彫刻のようなエッジの効いたデザインはランウェイでもとても印象的でした。
SVLIM
SVLIM(メキシコ)はダークでアヴァンギャルドな美学とストリートウェア、そしてジェンダーレスなシルエットを融合させた最新ビジョンを発表し、強烈な存在感を示しました。
ブランドの反逆的な精神とベルリンのネオ・バウハウスからの影響を映し出し、華美なディテールとアンダーグラウンドなエネルギーを放っています。
また、サステナビリティとテクノロジーの革新を融合させることで知られるSVLIMは、プロセス主導の価値を重視した360ºモデルで運営。
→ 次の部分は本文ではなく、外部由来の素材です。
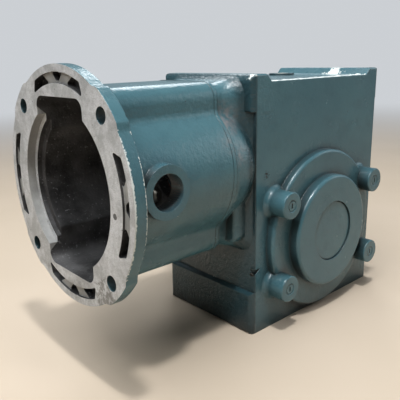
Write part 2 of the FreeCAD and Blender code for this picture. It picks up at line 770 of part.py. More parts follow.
def motor_adapter():
    """Tube that carries the motor flange, with its pilot, cored bore and access hole."""
    back_x = flange_x + flange_thickness
    tube = lobed_prism(back_x - flange_thickness / 2, adapter_x - adapter_lip_length / 2, tube_bulge_radius,
                       lobe_half_width, lobe_half_height, lobe_corner_radius, lobe_blend_radius)
    lip_x = adapter_x - adapter_lip_length
    lip = lobed_prism(lip_x, adapter_x, tube_bulge_radius + adapter_lip_height,
                      lobe_half_width + adapter_lip_height, lobe_half_height + adapter_lip_height,
                      lobe_corner_radius, lobe_blend_radius)
    lip = lip.makeFillet(seam_edge_radius, edges_where(lip, lambda point: abs(point.x - adapter_x) < 0.01))
    tube = tube.fuse(lip)
    body = motor_flange().fuse(tube)
    hole_x = flange_x + access_hole_from_face
    body = body.fuse(cylinder_y(access_boss_radius, -access_boss_reach, -cavity_bulge_radius + 4,
                                (hole_x, worm_height)))
    cutters = [
        cylinder_x(pilot_radius, flange_x - 1, flange_x + pilot_depth, worm_spot),
        cylinder_x(second_step_radius, flange_x, flange_x + second_step_depth, worm_spot),
        lobed_prism(flange_x - 1, adapter_x - adapter_end_wall, cavity_bulge_radius, cavity_half_width,
                    cavity_half_height, cavity_lobe_corner, 3.0),
        cylinder_x(adapter_end_bore, flange_x, adapter_x + 1, worm_spot),
        cylinder_y(access_hole_radius, -access_boss_reach - 1, 0, (hole_x, worm_height)),
    ]
    for spot in adapter_screw_spots():
        cutters.append(cylinder_x(adapter_screw_radius + hole_clearance, adapter_x - adapter_end_wall - 1,
                                  adapter_x + 1, spot))
    for quarter in range(4):
        hole = polar(motor_bolt_circle / 2, 45 + 90 * quarter)
        cutters.append(cylinder_x(motor_hole_radius, flange_x - 1, back_x + 1, (hole.y, hole.z)))
    return body.cut(cutters + flange_pockets())


def adapter_gasket():
    """Thin lobed gasket between the neck and the adapter."""
    sheet = lobed_prism(adapter_x, neck_x, tube_bulge_radius - neck_inset, lobe_half_width - neck_inset,
                        lobe_half_height - neck_inset, lobe_corner_radius, lobe_blend_radius)
    cutters = [cylinder_x(adapter_end_bore, adapter_x - 1, neck_x + 1, worm_spot)]
    for spot in adapter_screw_spots():
        cutters.append(cylinder_x(adapter_screw_radius + hole_clearance, adapter_x - 1, neck_x + 1, spot))
    return sheet.cut(cutters)


# Output cover

def output_cover():
    """Bearing cover of the open side: spigot, bearing seat, seal bore and four posts."""
    seat = output_bearing_outer
    boss = seat + seat_boss_wall
    spigot = cover_opening_radius - spigot_clearance
    profile = [(bearing_inner_y, seat), (bearing_inner_y, boss), (cover_back_y, boss),
               (cover_back_y - spigot_length, spigot - spigot_wall), (cover_back_y - spigot_length, spigot),
               (cover_back_y, spigot), (cover_back_y, ring_radius), (cover_flange_y - 1, ring_radius),
               (cover_flange_y, ring_radius - 1), (cover_flange_y, disc_radius),
               (cover_face_y - 1, disc_radius), (cover_face_y, disc_radius - 1),
               (cover_face_y, output_seal_outer), (seal_y, output_seal_outer),
               (seal_y, output_seal_outer - 4), (bearing_outer_y, output_seal_outer - 4),
               (bearing_outer_y, seat)]
    cover = turned_y(profile, wheel_spot)
    for x, dz in post_places:
        foot = V(x, cover_back_y, output_height + dz)
        cover = cover.fuse(post(foot, V(0, 1, 0), post_y - cover_back_y, cover_flange_thickness))
        cover = cover.fuse(cylinder_y(post_ear_radius, cover_back_y, cover_flange_y, (x, foot.z)))
    cutters = [aimed(tapped_hole(), V(0, 1, 0), V(x, post_y, output_height + dz)) for x, dz in post_places]
    for spot in screw_spots(cover_screw_circle, cover_screw_count):
        cutters.append(cylinder_y(cover_screw_radius + hole_clearance, cover_back_y - 1, cover_flange_y + 1, spot))
    cutters.append(cylinder_y(seat, bearing_inner_y - 1, bearing_outer_y, wheel_spot))
    return cover.cut(cutters)


def output_cover_gasket():
    """Gasket under the output cover."""
    sheet = cover_outline(pad_y, cover_back_y)
    cutters = [cylinder_y(cover_opening_radius, pad_y - 1, cover_back_y + 1, wheel_spot)]
    for spot in screw_spots(cover_screw_circle, cover_screw_count):
        cutters.append(cylinder_y(cover_screw_radius + hole_clearance, pad_y - 1, cover_back_y + 1, spot))
    return sheet.cut(cutters)


# Gear set

def thread_half_width(radius):
    """Half of the worm thread's axial width at a radius; its flanks are straight in the axial plane."""
    return axial_pitch / 4 - (radius - worm_pitch_radius) * math.tan(math.radians(pressure_angle))


def worm_thread():
    """Single-start right-hand thread, trimmed to the worm's length."""
    root = worm_root_radius - 0.4
    turns = 2 * math.ceil(worm_length / axial_pitch / 2 + 1)
    start = -turns / 2 * axial_pitch
    points = [V(root, 0, start - thread_half_width(root)),
              V(worm_tip_radius, 0, start - thread_half_width(worm_tip_radius)),
              V(worm_tip_radius, 0, start + thread_half_width(worm_tip_radius)),
              V(root, 0, start + thread_half_width(root))]
    helix = Part.makeHelix(axial_pitch, turns * axial_pitch, worm_pitch_radius)
    helix.translate(V(0, 0, start))
    thread = Part.Wire(helix.Edges).makePipeShell([Part.makePolygon(points + points[:1])], True, True)
    thread.rotate(V(0, 0, 0), V(0, 1, 0), 90)
    thread.translate(V(0, worm_spot[0], worm_spot[1]))
    return thread.common(cylinder_x(worm_tip_radius + 1, -worm_length / 2, worm_length / 2, worm_spot))


def worm_shaft():
    """Worm and shaft in one piece, with journals, collars and a keyed end in the adapter."""
    front = worm_front_bearing
    rear = worm_rear_bearing
    journal_front = front + worm_bearing_width + snap_ring_thickness + worm_seal_width + 4
    end = input_shaft_end
    profile = [(-end, 0), (-end, input_shaft_radius - 1), (-end + 1, input_shaft_radius),
               (-input_shaft_shoulder, input_shaft_radius), (-input_shaft_shoulder, worm_bearing_bore - 2.5),
               (-journal_front, worm_bearing_bore - 2.5), (-journal_front + 1, worm_bearing_bore),
               (-front, worm_bearing_bore), (-front, worm_collar_radius),
               (-front + worm_collar_length, worm_collar_radius),
               (-front + worm_collar_length + worm_taper_length, worm_root_radius),
               (rear - worm_collar_length - worm_taper_length, worm_root_radius),
               (rear - worm_collar_length, worm_collar_radius), (rear, worm_collar_radius),
               (rear, worm_bearing_bore), (rear + worm_bearing_width, worm_bearing_bore),
               (rear + worm_bearing_width + 1, worm_bearing_bore - 1), (rear + worm_bearing_width + 1, 0)]
    shaft = turned_x(profile, worm_spot).fuse(worm_thread())
    return shaft.cut(input_key())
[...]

単なるファッションを超え、未来志向かつ持続可能なエッジを持つカルト的ラグジュアリーライフスタイルを定義し続けています。
SVLIMはアヴァンギャルドな独創性で、今回のコレクションでも一際異才を放っていました。
圧倒的なショーの締めくくりには、SVLIMのデザイナーもランウェイに登場し、会場の方々へ挨拶していました。
AYAKA OSHITA
日本のブランドであるAYAKA OSHITA。
Rakuten Fashion Week Tokyoで発表された『Metamorphose』コレクションは、抑圧されていた変化が解き放たれ、内なる衝動がついに形となって現れる、その感情的な解放をテーマにしています。
羽のようなシルエット、ほどけたリボン、裂かれた布地、蔦を思わせる刺繍などの幻想的な要素が、自由・変化・誕生を象徴。
コレクションの中心にあるのは、日本有数の歴史ある繊維産地である尾州のウール。
職人技への敬意を込めてこの素材を取り入れることで、デザイナーは個人的な変容の物語を語るだけでなく、尾州ウールづくりの伝統と持続可能性の継承にも貢献しています。
これまでの2ブランドとは全く違ったショーを見せてくれたAYAKA OSHITA。
幻想的な美しさのなかに、今回のコレクションのテーマでもある感情の開放という力強さや、外へ向かうエネルギーを感じました。
CHARINYEH
台湾のブランドであるCHARINYEH。
SS26コレクション『The Healing Lineage(癒しの系譜)』は古代東洋哲学と現代のウェルネスを融合。
伝統的な中医学から着想を得て「気のバランス」や「経絡の流れ」といった概念を、彫刻的なシルエットやカッピングを想起させるエンボステクスチャーへと落とし込みました。
天然繊維や五行思想に基づいたカラーパレットが、機能性と感性の両面からコレクションを支えています。
現代都市生活の疲労に応答するように、それぞれのピースは静かに身にまとう儀式となり、服そのものが癒しの形となっています。
CHARINYEHのコレクションからはどこか力の抜けた愛らしさや安らぎを魅せてくれたように思います。
今の現代社会の人々が求めているような、ゆとりや癒しを感じました。
Rakuten Fashion Week Tokyoでのランウェイショーを見させていただき、ファッションは自然や環境、世界での事柄とも密接に関わり合うことで創り出されているのだと知れました。
ショーとして洋服を見れる楽しさや、様々な事柄から着想を得た洋服を身にまとう喜び、ファッションが日常をより良く華やかにしてくれます。
洋服やファッションがこれまでよりもっと興味深く、そして好きになるきっかけとなったランウェイショーを見ることができました。